» **What you are asked to do**
Reproduce each line exactly. Skip none.

» **Information supplied**
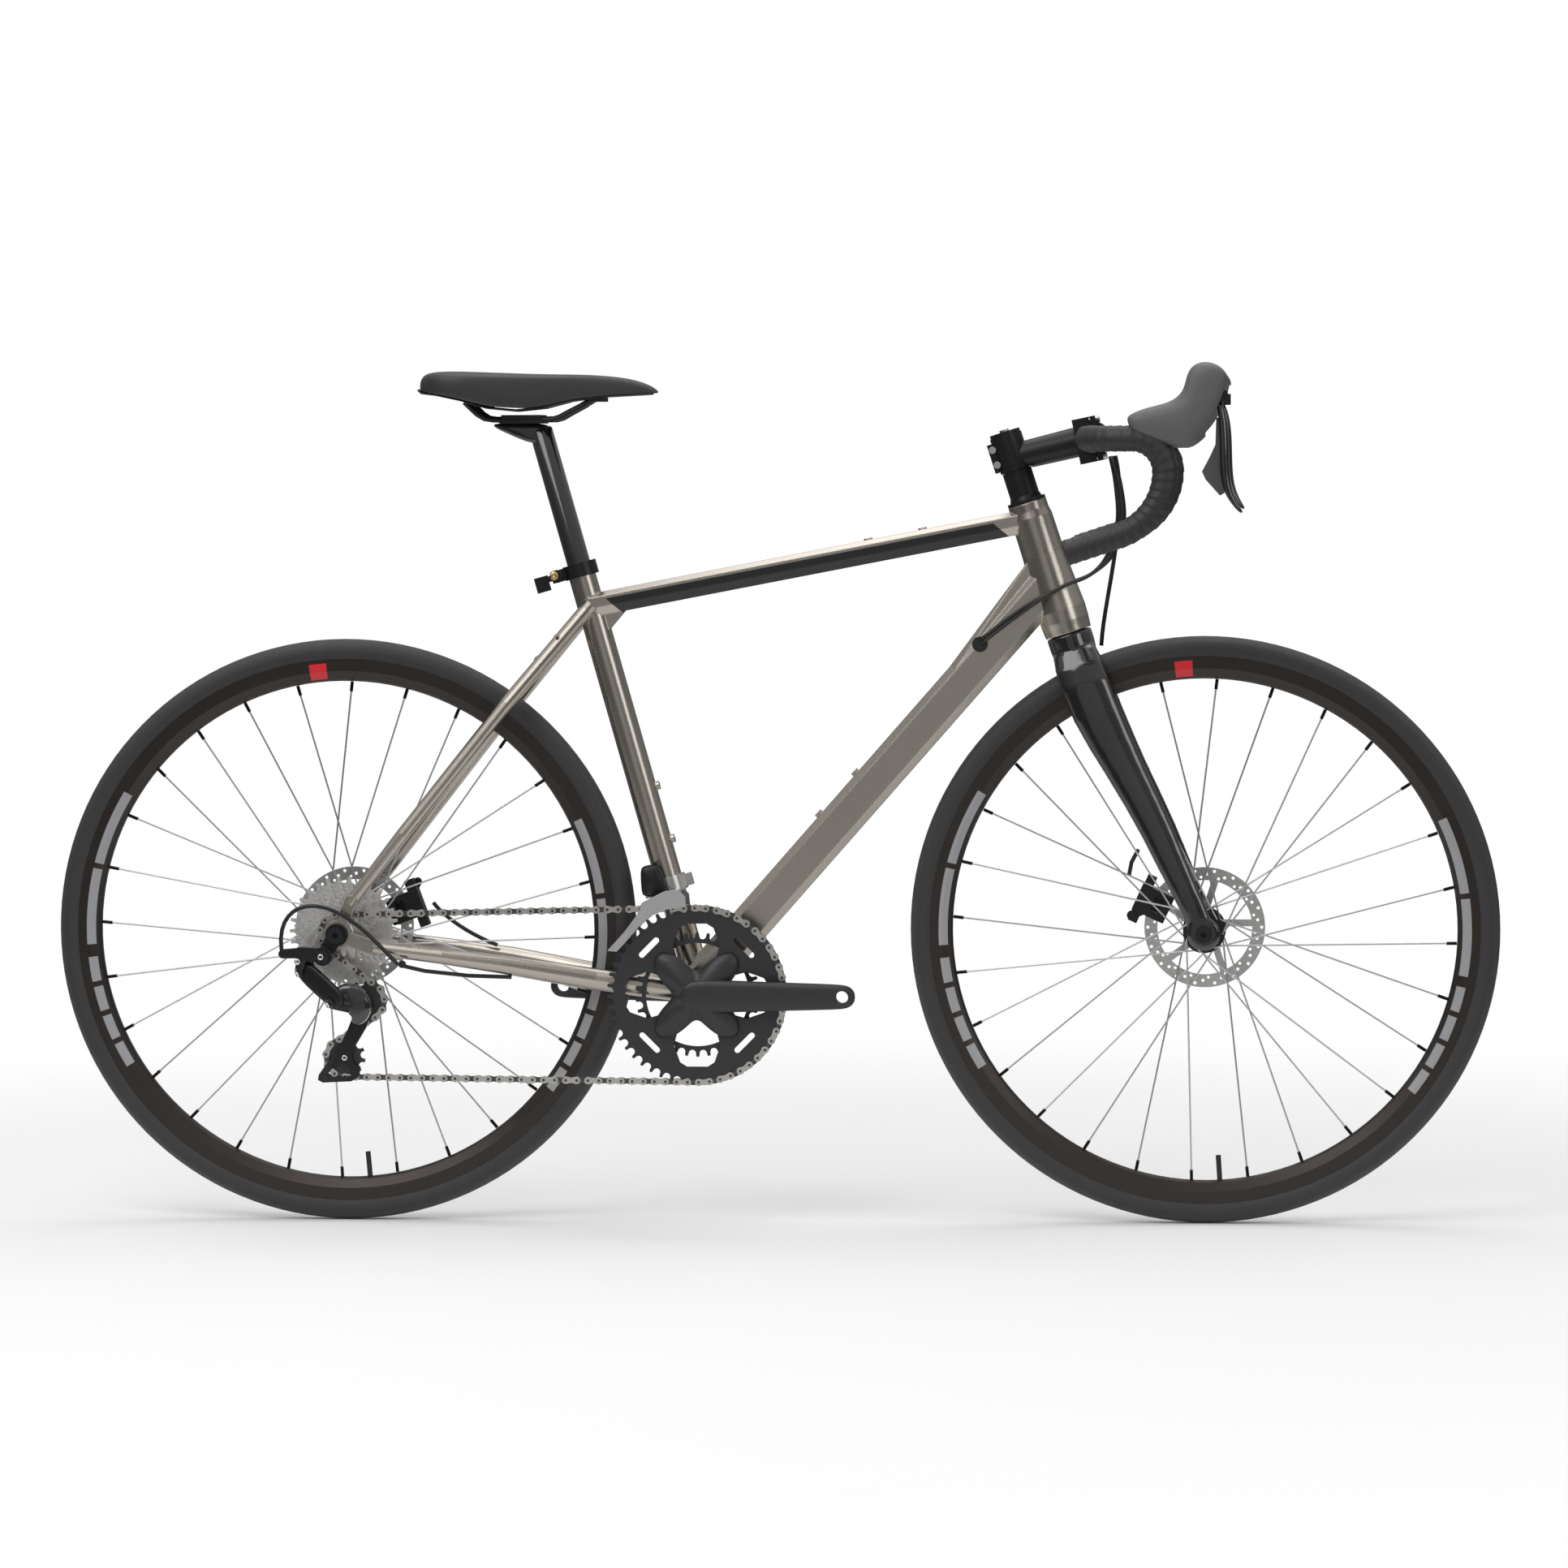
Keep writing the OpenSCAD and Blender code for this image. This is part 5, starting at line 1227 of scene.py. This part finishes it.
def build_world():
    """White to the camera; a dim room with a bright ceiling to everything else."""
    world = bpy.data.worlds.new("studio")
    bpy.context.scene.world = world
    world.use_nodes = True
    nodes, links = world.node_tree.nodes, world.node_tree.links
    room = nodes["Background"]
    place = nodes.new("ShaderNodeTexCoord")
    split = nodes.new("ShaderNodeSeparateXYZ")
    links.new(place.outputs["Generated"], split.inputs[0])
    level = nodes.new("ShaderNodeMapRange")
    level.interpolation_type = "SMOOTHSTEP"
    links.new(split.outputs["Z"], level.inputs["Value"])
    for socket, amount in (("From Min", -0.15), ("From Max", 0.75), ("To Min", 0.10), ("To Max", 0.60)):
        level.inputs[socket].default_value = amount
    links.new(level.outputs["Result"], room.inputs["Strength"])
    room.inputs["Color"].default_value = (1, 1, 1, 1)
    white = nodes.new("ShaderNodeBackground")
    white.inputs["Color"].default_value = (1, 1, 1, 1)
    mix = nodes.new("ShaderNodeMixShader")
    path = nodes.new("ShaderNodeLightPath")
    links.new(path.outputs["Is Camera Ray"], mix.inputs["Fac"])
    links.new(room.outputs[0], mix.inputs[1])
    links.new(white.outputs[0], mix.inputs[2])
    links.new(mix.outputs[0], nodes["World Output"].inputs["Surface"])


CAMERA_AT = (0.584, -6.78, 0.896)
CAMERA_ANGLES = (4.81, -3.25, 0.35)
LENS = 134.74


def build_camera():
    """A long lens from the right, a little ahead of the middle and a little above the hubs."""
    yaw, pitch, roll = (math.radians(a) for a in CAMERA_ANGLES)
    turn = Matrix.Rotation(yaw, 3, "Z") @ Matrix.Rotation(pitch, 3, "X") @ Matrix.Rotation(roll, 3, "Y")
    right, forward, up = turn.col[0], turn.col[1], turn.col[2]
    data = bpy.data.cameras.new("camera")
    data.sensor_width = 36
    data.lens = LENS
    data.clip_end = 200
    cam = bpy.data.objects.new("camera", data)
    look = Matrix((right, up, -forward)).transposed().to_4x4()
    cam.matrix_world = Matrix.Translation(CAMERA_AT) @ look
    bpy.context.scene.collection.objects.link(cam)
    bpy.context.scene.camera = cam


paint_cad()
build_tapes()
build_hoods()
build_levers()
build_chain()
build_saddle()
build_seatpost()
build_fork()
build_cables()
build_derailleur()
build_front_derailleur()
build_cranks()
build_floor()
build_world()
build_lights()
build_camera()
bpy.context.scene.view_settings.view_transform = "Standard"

» **Written response**
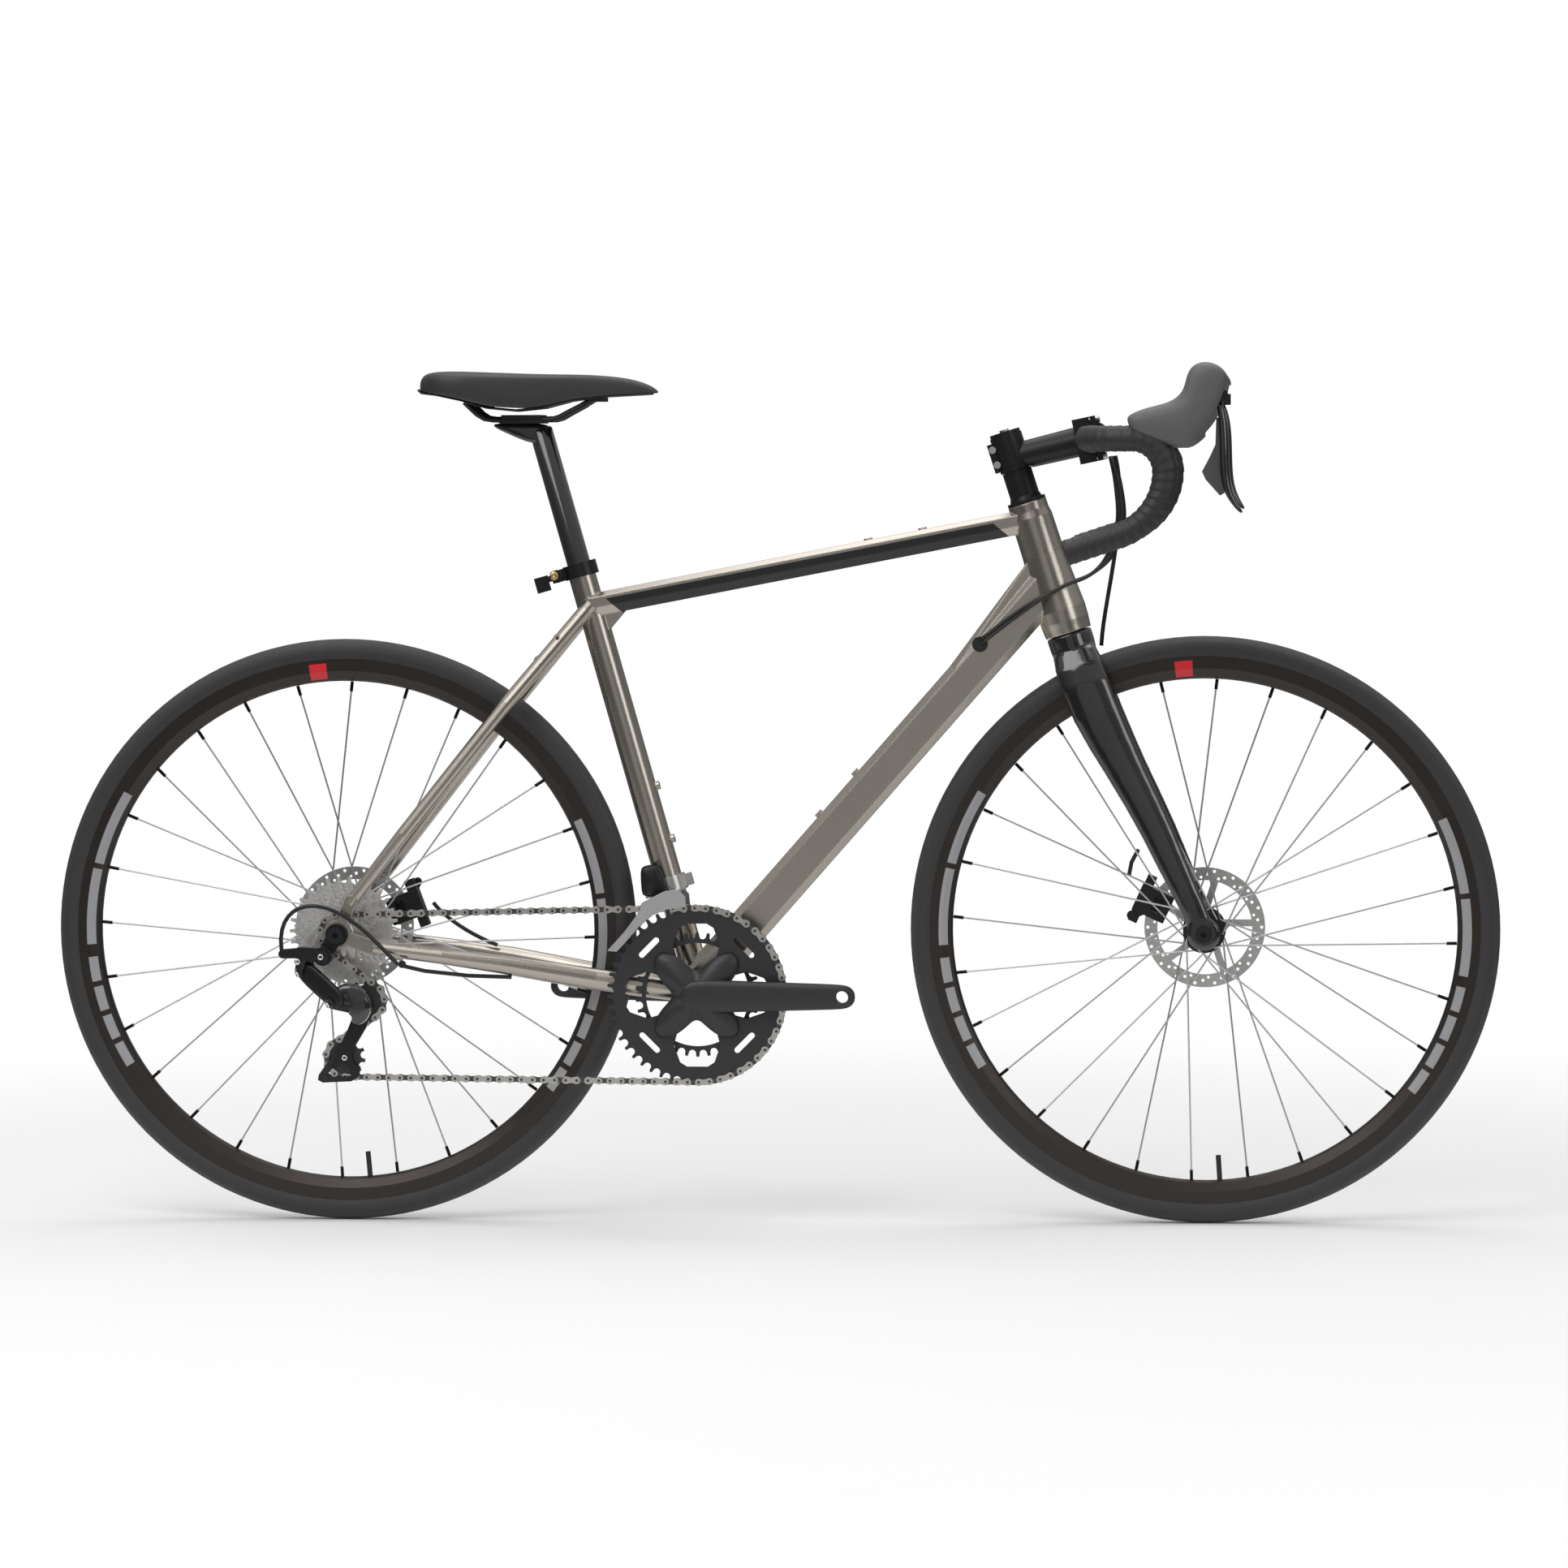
Keep writing the OpenSCAD and Blender code for this image. This is part 5, starting at line 1227 of scene.py. This part finishes it.
def build_world():
    """White to the camera; a dim room with a bright ceiling to everything else."""
    world = bpy.data.worlds.new("studio")
    bpy.context.scene.world = world
    world.use_nodes = True
    nodes, links = world.node_tree.nodes, world.node_tree.links
    room = nodes["Background"]
    place = nodes.new("ShaderNodeTexCoord")
    split = nodes.new("ShaderNodeSeparateXYZ")
    links.new(place.outputs["Generated"], split.inputs[0])
    level = nodes.new("ShaderNodeMapRange")
    level.interpolation_type = "SMOOTHSTEP"
    links.new(split.outputs["Z"], level.inputs["Value"])
    for socket, amount in (("From Min", -0.15), ("From Max", 0.75), ("To Min", 0.10), ("To Max", 0.60)):
        level.inputs[socket].default_value = amount
    links.new(level.outputs["Result"], room.inputs["Strength"])
    room.inputs["Color"].default_value = (1, 1, 1, 1)
    white = nodes.new("ShaderNodeBackground")
    white.inputs["Color"].default_value = (1, 1, 1, 1)
    mix = nodes.new("ShaderNodeMixShader")
    path = nodes.new("ShaderNodeLightPath")
    links.new(path.outputs["Is Camera Ray"], mix.inputs["Fac"])
    links.new(room.outputs[0], mix.inputs[1])
    links.new(white.outputs[0], mix.inputs[2])
    links.new(mix.outputs[0], nodes["World Output"].inputs["Surface"])


CAMERA_AT = (0.584, -6.78, 0.896)
CAMERA_ANGLES = (4.81, -3.25, 0.35)
LENS = 134.74


def build_camera():
    """A long lens from the right, a little ahead of the middle and a little above the hubs."""
    yaw, pitch, roll = (math.radians(a) for a in CAMERA_ANGLES)
    turn = Matrix.Rotation(yaw, 3, "Z") @ Matrix.Rotation(pitch, 3, "X") @ Matrix.Rotation(roll, 3, "Y")
    right, forward, up = turn.col[0], turn.col[1], turn.col[2]
    data = bpy.data.cameras.new("camera")
    data.sensor_width = 36
    data.lens = LENS
    data.clip_end = 200
    cam = bpy.data.objects.new("camera", data)
    look = Matrix((right, up, -forward)).transposed().to_4x4()
    cam.matrix_world = Matrix.Translation(CAMERA_AT) @ look
    bpy.context.scene.collection.objects.link(cam)
    bpy.context.scene.camera = cam


paint_cad()
build_tapes()
build_hoods()
build_levers()
build_chain()
build_saddle()
build_seatpost()
build_fork()
build_cables()
build_derailleur()
build_front_derailleur()
build_cranks()
build_floor()
build_world()
build_lights()
build_camera()
bpy.context.scene.view_settings.view_transform = "Standard"